A block of data:
>>>>>

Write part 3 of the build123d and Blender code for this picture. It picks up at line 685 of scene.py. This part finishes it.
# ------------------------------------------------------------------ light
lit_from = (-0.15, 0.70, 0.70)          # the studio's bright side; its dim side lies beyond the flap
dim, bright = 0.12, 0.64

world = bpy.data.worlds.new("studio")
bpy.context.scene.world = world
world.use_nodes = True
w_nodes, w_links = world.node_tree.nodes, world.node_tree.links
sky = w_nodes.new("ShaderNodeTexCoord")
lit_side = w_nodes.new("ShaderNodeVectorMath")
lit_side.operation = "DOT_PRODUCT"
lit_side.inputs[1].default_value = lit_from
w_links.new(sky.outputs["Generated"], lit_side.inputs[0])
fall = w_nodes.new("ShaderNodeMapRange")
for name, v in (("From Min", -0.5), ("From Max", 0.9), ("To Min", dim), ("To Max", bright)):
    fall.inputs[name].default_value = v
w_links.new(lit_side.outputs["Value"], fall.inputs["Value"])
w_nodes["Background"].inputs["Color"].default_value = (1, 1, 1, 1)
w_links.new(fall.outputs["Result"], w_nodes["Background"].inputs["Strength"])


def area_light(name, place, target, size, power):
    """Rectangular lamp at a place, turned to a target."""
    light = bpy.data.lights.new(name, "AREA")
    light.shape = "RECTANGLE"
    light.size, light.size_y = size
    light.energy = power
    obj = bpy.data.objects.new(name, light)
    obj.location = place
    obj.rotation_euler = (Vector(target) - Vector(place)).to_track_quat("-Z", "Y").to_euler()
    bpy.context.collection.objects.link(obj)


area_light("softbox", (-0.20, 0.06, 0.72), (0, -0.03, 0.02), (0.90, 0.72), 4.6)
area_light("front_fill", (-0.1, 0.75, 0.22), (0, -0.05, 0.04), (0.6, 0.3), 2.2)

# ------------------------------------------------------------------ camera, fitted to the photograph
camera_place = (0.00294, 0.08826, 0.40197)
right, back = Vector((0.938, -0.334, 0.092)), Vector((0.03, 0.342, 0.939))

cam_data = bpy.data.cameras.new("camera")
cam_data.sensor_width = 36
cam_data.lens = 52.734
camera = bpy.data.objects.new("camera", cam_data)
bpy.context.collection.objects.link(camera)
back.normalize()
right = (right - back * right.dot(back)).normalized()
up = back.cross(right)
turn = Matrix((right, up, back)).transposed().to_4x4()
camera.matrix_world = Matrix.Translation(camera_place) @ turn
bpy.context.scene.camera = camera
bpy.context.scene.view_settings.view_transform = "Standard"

<<<<<
>>>>>

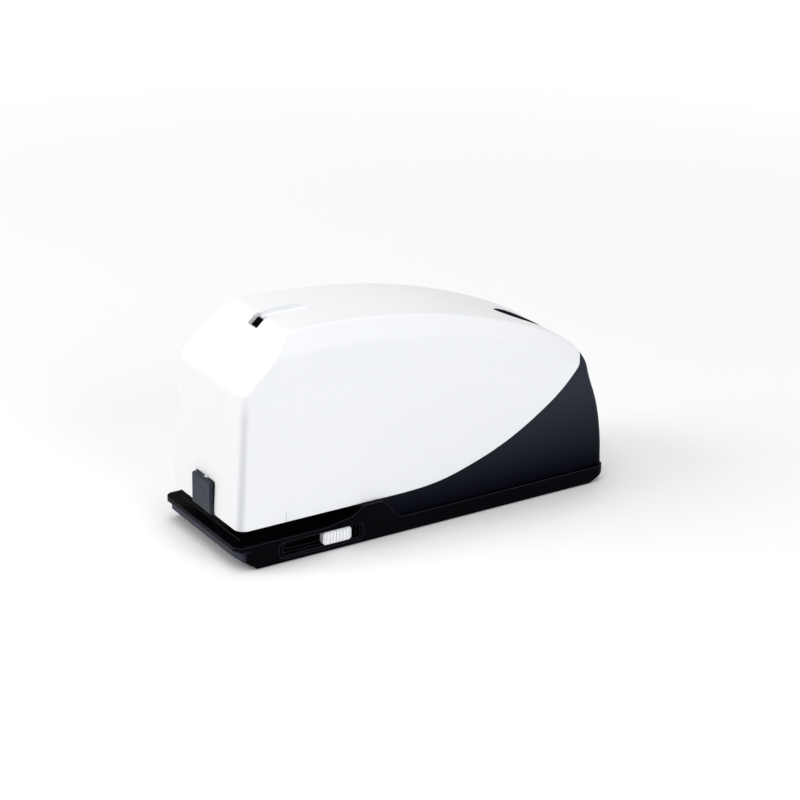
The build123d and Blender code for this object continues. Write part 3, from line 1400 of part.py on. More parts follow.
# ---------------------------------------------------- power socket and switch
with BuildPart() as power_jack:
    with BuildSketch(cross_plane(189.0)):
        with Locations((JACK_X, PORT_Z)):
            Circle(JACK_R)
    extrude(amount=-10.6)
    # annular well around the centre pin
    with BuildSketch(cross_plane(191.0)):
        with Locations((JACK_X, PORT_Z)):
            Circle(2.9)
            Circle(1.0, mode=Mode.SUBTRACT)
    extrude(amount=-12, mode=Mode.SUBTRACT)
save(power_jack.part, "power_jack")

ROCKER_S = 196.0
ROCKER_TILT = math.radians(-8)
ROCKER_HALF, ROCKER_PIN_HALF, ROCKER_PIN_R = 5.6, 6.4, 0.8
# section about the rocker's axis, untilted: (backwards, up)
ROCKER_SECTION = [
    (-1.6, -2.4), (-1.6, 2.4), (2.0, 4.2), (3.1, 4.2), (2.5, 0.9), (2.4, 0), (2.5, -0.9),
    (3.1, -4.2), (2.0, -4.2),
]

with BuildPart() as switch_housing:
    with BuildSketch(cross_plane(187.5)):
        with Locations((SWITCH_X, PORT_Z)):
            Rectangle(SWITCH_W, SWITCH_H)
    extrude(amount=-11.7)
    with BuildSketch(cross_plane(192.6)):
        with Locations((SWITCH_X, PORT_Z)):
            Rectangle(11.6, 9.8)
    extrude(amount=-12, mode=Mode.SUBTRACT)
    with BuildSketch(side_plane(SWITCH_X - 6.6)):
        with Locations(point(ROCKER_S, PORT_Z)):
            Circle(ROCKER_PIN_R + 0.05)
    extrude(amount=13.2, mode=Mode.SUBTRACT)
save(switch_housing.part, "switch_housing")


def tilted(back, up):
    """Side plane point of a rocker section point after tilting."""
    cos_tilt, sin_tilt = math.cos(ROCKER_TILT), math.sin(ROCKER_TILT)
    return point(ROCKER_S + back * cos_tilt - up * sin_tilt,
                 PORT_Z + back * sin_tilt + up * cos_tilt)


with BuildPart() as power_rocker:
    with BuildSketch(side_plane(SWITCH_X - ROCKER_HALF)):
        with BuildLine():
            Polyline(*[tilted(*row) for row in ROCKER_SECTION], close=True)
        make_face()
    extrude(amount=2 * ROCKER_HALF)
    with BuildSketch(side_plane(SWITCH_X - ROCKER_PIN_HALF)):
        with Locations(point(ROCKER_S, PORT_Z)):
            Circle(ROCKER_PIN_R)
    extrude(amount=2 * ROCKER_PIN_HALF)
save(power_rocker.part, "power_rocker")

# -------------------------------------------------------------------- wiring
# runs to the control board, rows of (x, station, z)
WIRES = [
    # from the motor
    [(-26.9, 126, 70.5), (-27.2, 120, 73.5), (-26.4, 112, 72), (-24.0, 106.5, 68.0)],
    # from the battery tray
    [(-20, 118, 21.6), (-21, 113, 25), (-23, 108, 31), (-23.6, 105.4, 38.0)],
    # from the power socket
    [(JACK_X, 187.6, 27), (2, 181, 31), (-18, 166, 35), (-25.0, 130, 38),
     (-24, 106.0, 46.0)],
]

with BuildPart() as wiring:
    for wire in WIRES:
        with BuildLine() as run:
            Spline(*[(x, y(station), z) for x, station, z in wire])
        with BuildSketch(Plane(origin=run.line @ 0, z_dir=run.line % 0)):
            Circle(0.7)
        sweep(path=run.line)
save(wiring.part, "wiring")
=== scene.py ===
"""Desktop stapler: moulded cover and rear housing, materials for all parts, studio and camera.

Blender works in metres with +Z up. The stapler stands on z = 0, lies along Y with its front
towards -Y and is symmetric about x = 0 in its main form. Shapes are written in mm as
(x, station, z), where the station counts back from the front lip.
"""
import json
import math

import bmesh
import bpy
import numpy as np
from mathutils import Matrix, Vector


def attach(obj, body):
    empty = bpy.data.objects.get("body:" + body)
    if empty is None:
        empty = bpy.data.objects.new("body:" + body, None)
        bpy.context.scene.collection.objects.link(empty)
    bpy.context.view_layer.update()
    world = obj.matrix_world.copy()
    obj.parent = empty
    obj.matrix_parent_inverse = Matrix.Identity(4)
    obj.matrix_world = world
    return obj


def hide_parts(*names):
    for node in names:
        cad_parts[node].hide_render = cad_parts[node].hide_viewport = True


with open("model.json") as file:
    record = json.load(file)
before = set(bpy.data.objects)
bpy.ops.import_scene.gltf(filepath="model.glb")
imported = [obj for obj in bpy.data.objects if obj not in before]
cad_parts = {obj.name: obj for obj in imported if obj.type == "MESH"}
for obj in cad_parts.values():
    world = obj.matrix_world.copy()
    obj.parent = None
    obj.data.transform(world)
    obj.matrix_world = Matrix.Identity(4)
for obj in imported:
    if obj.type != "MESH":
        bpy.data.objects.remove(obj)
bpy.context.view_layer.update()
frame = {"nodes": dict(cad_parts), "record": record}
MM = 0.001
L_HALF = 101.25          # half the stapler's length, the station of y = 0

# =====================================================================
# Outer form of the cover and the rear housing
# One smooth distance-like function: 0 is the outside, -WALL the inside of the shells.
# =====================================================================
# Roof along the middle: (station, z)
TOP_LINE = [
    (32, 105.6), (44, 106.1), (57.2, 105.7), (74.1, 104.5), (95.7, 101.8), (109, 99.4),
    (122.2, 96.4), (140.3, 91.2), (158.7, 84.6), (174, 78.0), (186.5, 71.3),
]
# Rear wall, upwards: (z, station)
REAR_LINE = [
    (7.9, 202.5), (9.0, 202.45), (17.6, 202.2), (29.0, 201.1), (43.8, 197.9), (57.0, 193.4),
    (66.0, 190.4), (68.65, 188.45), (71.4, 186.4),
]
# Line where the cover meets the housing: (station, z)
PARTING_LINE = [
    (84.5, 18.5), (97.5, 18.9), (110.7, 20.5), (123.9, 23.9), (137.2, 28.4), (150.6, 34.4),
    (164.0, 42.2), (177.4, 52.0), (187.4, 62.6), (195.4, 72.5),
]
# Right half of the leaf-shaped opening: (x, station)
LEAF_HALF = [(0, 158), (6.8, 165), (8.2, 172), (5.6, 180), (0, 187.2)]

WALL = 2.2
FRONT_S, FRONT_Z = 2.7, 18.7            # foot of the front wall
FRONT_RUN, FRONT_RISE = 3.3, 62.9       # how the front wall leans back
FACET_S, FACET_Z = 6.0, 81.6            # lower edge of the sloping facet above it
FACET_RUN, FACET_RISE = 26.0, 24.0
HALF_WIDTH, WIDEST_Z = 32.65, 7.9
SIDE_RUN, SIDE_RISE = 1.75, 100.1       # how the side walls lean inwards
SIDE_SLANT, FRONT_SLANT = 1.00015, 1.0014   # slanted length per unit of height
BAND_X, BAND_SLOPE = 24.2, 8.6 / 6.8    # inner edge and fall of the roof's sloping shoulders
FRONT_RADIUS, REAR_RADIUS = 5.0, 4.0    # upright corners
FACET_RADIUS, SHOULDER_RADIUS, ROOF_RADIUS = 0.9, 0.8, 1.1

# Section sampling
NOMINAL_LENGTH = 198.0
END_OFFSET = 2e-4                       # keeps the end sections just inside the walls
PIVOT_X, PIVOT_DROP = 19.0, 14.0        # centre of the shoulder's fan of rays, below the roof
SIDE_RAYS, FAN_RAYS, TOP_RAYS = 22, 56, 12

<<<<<
>>>>>

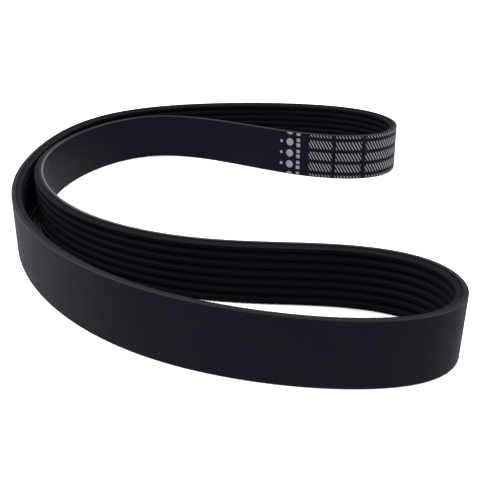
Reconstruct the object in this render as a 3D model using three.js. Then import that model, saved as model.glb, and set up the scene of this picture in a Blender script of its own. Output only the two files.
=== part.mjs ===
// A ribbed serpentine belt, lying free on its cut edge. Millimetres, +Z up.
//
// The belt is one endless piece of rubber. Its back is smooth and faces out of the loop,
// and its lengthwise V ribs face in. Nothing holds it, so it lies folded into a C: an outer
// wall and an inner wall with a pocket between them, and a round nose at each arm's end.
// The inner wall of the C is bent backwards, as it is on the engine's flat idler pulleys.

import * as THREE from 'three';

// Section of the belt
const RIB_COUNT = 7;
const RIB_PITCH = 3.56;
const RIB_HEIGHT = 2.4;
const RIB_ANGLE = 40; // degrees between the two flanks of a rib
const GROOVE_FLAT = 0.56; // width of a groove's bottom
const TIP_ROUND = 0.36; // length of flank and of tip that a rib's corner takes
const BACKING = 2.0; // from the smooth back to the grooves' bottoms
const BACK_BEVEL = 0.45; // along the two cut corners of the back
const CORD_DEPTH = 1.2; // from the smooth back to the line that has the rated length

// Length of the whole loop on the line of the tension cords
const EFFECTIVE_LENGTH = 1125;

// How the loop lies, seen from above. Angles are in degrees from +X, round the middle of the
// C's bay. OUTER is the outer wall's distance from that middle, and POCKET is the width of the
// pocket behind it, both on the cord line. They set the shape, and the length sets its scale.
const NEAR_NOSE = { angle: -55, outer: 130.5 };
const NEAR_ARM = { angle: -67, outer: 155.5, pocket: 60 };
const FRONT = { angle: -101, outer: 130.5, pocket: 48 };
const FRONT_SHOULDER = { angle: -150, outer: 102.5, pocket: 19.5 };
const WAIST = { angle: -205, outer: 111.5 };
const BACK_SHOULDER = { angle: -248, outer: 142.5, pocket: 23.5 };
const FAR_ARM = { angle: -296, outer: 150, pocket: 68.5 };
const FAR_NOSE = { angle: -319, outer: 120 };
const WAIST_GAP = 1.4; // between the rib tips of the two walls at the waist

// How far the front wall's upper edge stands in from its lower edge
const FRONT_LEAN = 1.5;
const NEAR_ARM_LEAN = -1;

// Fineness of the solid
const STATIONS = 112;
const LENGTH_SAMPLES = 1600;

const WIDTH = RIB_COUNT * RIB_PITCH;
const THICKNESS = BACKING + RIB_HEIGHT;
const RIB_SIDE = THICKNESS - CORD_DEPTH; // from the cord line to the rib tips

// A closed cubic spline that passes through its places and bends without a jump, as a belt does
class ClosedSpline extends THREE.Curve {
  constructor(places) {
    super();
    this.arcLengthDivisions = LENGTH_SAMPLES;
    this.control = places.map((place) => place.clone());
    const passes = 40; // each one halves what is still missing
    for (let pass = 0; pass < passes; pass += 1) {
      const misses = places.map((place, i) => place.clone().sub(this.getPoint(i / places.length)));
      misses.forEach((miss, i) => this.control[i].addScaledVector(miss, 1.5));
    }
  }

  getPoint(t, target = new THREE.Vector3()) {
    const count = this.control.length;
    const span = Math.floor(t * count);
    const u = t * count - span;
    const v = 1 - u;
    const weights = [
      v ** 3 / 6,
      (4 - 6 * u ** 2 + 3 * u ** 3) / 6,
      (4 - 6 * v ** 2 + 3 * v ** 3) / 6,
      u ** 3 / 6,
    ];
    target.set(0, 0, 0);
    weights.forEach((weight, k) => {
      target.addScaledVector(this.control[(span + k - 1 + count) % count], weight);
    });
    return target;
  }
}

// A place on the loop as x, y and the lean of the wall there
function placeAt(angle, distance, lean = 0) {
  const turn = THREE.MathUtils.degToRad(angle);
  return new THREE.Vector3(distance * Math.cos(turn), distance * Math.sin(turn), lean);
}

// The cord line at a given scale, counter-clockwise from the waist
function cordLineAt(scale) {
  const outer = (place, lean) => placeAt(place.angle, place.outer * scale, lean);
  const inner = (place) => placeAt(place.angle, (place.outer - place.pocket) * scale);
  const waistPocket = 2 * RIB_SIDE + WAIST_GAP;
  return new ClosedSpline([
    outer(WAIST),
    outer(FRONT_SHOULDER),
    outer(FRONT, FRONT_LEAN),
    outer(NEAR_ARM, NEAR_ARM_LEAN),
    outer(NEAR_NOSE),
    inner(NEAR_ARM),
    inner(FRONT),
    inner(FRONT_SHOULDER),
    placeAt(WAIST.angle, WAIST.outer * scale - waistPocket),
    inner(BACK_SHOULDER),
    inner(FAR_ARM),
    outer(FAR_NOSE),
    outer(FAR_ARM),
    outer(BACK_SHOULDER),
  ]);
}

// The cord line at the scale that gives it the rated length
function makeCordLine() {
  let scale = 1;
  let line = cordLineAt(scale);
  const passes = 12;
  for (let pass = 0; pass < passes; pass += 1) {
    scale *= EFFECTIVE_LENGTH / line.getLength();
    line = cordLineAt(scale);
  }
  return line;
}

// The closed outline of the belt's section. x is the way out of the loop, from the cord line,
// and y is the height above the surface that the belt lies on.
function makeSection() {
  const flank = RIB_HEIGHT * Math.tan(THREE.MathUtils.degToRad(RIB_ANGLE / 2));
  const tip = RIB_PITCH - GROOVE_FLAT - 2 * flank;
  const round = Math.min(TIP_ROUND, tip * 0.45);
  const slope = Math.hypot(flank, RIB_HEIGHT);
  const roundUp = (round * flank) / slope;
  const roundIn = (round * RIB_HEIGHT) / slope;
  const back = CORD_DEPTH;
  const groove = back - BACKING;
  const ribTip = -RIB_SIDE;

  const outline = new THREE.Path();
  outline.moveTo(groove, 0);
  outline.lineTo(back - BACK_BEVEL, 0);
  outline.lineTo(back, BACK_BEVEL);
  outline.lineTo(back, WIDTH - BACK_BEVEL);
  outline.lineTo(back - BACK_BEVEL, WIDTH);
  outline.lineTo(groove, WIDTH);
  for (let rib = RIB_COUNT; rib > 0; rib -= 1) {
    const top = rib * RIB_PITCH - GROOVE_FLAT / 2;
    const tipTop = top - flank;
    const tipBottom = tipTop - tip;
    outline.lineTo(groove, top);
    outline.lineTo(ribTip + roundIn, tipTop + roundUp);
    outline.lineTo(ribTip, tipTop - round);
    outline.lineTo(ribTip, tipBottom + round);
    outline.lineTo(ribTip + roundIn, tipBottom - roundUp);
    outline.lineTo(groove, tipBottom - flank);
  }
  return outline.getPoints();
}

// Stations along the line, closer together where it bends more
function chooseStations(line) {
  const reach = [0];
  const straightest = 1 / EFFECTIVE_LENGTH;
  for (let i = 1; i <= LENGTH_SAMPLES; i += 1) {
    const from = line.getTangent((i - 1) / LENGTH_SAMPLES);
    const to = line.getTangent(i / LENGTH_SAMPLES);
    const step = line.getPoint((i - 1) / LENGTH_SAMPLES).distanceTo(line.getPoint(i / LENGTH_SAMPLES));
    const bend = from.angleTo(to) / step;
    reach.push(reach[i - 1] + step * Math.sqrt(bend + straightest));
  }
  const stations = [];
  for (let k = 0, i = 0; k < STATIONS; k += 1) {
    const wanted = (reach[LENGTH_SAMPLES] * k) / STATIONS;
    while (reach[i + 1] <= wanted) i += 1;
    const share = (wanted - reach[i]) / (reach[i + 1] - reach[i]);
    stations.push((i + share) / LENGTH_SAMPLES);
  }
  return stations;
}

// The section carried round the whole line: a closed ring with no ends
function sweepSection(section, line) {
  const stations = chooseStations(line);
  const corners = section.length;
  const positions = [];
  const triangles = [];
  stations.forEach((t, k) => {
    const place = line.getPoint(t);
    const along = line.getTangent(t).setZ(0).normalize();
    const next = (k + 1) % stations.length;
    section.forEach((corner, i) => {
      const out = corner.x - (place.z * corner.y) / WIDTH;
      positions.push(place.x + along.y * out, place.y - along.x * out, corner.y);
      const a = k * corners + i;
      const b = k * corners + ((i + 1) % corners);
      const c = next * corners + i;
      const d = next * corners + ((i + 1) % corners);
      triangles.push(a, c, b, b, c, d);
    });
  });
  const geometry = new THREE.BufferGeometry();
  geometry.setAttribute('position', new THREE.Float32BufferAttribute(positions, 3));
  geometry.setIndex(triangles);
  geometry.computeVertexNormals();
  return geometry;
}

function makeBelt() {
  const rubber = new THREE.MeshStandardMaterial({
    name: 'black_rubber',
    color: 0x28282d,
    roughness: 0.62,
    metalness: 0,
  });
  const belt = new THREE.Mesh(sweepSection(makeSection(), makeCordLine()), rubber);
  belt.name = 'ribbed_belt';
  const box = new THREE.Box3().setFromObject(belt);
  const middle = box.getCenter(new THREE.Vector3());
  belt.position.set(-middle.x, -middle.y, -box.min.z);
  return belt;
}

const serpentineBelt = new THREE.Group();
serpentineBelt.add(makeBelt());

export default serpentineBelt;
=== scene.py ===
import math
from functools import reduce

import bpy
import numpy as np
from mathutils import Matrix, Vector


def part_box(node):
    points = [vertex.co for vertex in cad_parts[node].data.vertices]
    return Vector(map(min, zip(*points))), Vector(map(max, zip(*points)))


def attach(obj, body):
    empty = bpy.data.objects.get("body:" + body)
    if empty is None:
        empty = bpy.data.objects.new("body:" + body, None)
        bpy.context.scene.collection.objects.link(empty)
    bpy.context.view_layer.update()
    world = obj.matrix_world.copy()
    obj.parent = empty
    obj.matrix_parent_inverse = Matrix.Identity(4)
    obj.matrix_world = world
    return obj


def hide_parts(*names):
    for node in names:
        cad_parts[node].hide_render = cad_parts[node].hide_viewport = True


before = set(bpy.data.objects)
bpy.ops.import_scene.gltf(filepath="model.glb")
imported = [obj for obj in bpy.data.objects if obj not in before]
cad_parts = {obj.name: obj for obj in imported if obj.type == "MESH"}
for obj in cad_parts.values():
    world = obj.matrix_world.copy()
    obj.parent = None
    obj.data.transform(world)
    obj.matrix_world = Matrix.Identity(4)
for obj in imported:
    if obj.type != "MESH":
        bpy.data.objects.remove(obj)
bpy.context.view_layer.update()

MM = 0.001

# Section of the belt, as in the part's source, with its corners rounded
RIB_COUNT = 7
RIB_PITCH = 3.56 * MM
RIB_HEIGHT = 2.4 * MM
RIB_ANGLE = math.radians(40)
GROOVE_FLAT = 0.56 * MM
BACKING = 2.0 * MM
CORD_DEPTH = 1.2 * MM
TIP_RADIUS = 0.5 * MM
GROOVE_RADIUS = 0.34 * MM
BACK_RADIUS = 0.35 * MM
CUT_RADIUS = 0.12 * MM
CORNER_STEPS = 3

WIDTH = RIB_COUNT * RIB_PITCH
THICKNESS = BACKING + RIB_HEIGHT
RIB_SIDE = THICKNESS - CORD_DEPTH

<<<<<

Only the lines from the one containing "const serpentineBelt = new THREE.Group();" through the one containing "CORNER_STEPS = 3" are to be retyped, both boundary lines included, with no other material.

const serpentineBelt = new THREE.Group();
serpentineBelt.add(makeBelt());

export default serpentineBelt;
=== scene.py ===
import math
from functools import reduce

import bpy
import numpy as np
from mathutils import Matrix, Vector


def part_box(node):
    points = [vertex.co for vertex in cad_parts[node].data.vertices]
    return Vector(map(min, zip(*points))), Vector(map(max, zip(*points)))


def attach(obj, body):
    empty = bpy.data.objects.get("body:" + body)
    if empty is None:
        empty = bpy.data.objects.new("body:" + body, None)
        bpy.context.scene.collection.objects.link(empty)
    bpy.context.view_layer.update()
    world = obj.matrix_world.copy()
    obj.parent = empty
    obj.matrix_parent_inverse = Matrix.Identity(4)
    obj.matrix_world = world
    return obj


def hide_parts(*names):
    for node in names:
        cad_parts[node].hide_render = cad_parts[node].hide_viewport = True


before = set(bpy.data.objects)
bpy.ops.import_scene.gltf(filepath="model.glb")
imported = [obj for obj in bpy.data.objects if obj not in before]
cad_parts = {obj.name: obj for obj in imported if obj.type == "MESH"}
for obj in cad_parts.values():
    world = obj.matrix_world.copy()
    obj.parent = None
    obj.data.transform(world)
    obj.matrix_world = Matrix.Identity(4)
for obj in imported:
    if obj.type != "MESH":
        bpy.data.objects.remove(obj)
bpy.context.view_layer.update()

MM = 0.001

# Section of the belt, as in the part's source, with its corners rounded
RIB_COUNT = 7
RIB_PITCH = 3.56 * MM
RIB_HEIGHT = 2.4 * MM
RIB_ANGLE = math.radians(40)
GROOVE_FLAT = 0.56 * MM
BACKING = 2.0 * MM
CORD_DEPTH = 1.2 * MM
TIP_RADIUS = 0.5 * MM
GROOVE_RADIUS = 0.34 * MM
BACK_RADIUS = 0.35 * MM
CUT_RADIUS = 0.12 * MM
CORNER_STEPS = 3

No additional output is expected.